At last count, there were under 40 transitional living program beds in the entire Commonwealth of Pennsylvania specifically serving runaway and homeless youth. With 500 young people in shelter at Covenant House in Philadelphia alone, there is an obvious disconnect between the number of young people in need and the number of transitional beds available. We also are aware that there are many large rural areas that have no shelters or transitional living programs for homeless youth, and that this disconnect between need and supply can lead to devastating consequences. Covenant House Pennsylvania has begun a campaign to construct a brand new 30-bed "Rights of Passage" facility in the Kensington neighborhood of Philadelphia to help address this problem. While this project will increase the number of transitional living beds in the Commonwealth by about 75% it still does not meet the need of the homeless youth in Philadelphia or the rest of the state.
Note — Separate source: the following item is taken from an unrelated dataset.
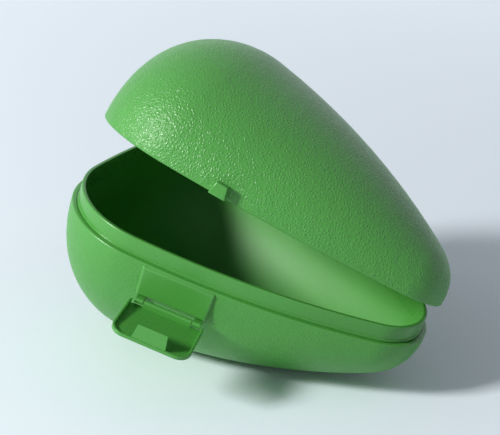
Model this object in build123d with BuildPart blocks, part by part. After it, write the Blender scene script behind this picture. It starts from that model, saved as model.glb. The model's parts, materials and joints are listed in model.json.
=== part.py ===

It is imperative that the Runaway and Homeless Youth Act is reauthorized before it expires later this year. We are in a unique position where we actually know what services and supports work and help young adults get off the street and into work and stable housing. The outreach, basic center, and transitional living continuum of services is a good one that is effective, but we must provide greater access to youth in need, and this would require increased funding. In closing, I would make the following suggestion to strengthen this legislation:
? The Federal Government should provide more help to youth aging out of the foster care system. Meaningfully addressing the needs of this population has the potential to greatly reduce the number of homeless young adults. This could be done through increasing the funding for Chafee Foster Care Independence Act and require that states dedicate some of those funds to meet the housing needs of aging out youth. Similarly, these goals could be met through passage of the Place To Call Home Act [H.R. 3409].